+++ Information provided
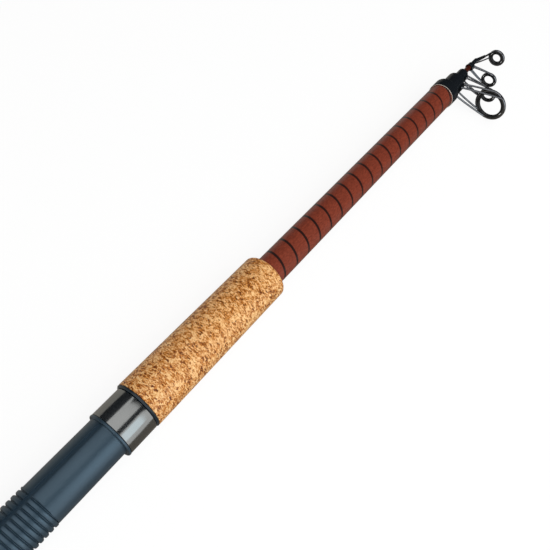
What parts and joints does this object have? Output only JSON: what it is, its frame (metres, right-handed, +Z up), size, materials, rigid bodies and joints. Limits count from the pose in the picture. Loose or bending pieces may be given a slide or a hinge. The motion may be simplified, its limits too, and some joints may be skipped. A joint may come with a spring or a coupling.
{
  "type": "telescopic fishing rod",
  "caption": "Closed telescopic fishing rod: cork grips and a screw reel seat on a hollow tapered blank, from which slimmer sections with line guides slide out.",
  "frame": {"origin": "centre of the flat end face of the butt cap's rubber bumper", "axes": "+X along the rod towards its tip, +Z up as the closed rod lies on a flat surface with its guides to -Y"},
  "size_m": [1.1552, 0.0686, 0.0338],
  "materials": {
    "blank": "clear-lacquered brown fibre composite",
    "cork": "agglomerated cork under a clear shrink film",
    "seat_plastic": "satin dark slate",
    "black_gloss": "gloss black",
    "dark_chrome": "polished dark chrome",
    "guide_metal": "polished gunmetal",
    "ceramic": "polished dark ceramic",
    "rubber": "matt black",
    "cream_trim": "gloss cream",
    "foam": "matt foam"
  },
  "bodies": {
    "handle": {"butt_blank": "blank", "blank_end_collar": "black_gloss", "collar_trim_ring": "cream_trim", "fore_grip": "cork", "seat_barrel": "seat_plastic", "fixed_hood_band": "dark_chrome", "seat_front_ring": "black_gloss", "seat_end_ring": "rubber", "rear_grip": "cork", "rear_grip_ring": "black_gloss", "butt_ferrule": "black_gloss", "butt_ferrule_trim": "dark_chrome"},
    "sliding_hood": {"sliding_hood": "dark_chrome"},
    "lock_nut": {"lock_nut": "seat_plastic", "lock_nut_grip": "rubber", "lock_nut_trim": "dark_chrome"},
    "cap_gasket": {"butt_cap_gasket": "rubber"},
    "butt_cap": {"butt_cap": "seat_plastic", "butt_cap_bumper": "rubber"},
    "rest_pad": {"section_rest_pad": "foam"},
    "section_2": {"section_2_blank": "blank", "section_2_guide_sleeve": "black_gloss", "section_2_guide_frame": "guide_metal", "section_2_guide_ring": "ceramic"},
    "section_3": {"section_3_blank": "blank", "section_3_guide_sleeve": "black_gloss", "section_3_guide_frame": "guide_metal", "section_3_guide_ring": "ceramic"},
    "section_4": {"section_4_blank": "blank", "section_4_guide_sleeve": "black_gloss", "section_4_guide_frame": "guide_metal", "section_4_guide_ring": "ceramic"},
    "tip_section": {"tip_blank": "blank", "tip_top_frame": "guide_metal", "tip_top_ring": "ceramic"}
  },
  "joints": [
    {"name": "hood_slide", "type": "slide", "parent": "handle", "child": "sliding_hood", "axis": [1, 0, 0], "range_m": [0, 0.028]},
    {"name": "nut_turn", "type": "hinge", "parent": "sliding_hood", "child": "lock_nut", "pos_m": [0.558, 0, 0], "axis": [1, 0, 0], "range_deg": [0, 2964]},
    {"name": "cap_slide", "type": "slide", "parent": "handle", "child": "cap_gasket", "axis": [-1, 0, 0], "range_m": [0, 0.015]},
    {"name": "cap_turn", "type": "hinge", "parent": "cap_gasket", "child": "butt_cap", "pos_m": [0.007, 0, 0], "axis": [-1, 0, 0], "range_deg": [0, 1800]},
    {"name": "nest_turn", "type": "hinge", "parent": "handle", "child": "rest_pad", "pos_m": [0.0333, 0, 0], "axis": [1, 0, 0], "continuous": true},
    {"name": "section_2_slide", "type": "slide", "parent": "rest_pad", "child": "section_2", "axis": [1, 0, 0], "range_m": [0, 0.926]},
    {"name": "section_3_slide", "type": "slide", "parent": "section_2", "child": "section_3", "axis": [1, 0, 0], "range_m": [0, 0.953]},
    {"name": "section_4_slide", "type": "slide", "parent": "section_3", "child": "section_4", "axis": [1, 0, 0], "range_m": [0, 0.973]},
    {"name": "tip_slide", "type": "slide", "parent": "section_4", "child": "tip_section", "axis": [1, 0, 0], "range_m": [0, 0.993]}
  ],
  "couplings": [
    {"joint": "hood_slide", "follows": "nut_turn", "m_per_rad": 0.00054113},
    {"joint": "cap_slide", "follows": "cap_turn", "m_per_rad": 0.00047746}
  ]
}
++++++
> What you should do
Find the lines above that contain the word "joints" and collect them.

> Solution
What parts and joints does this object have? Output only JSON: what it is, its frame (metres, right-handed, +Z up), size, materials, rigid bodies and joints. Limits count from the pose in the picture. Loose or bending pieces may be given a slide or a hinge. The motion may be simplified, its limits too, and some joints may be skipped. A joint may come with a spring or a coupling.
  "joints": [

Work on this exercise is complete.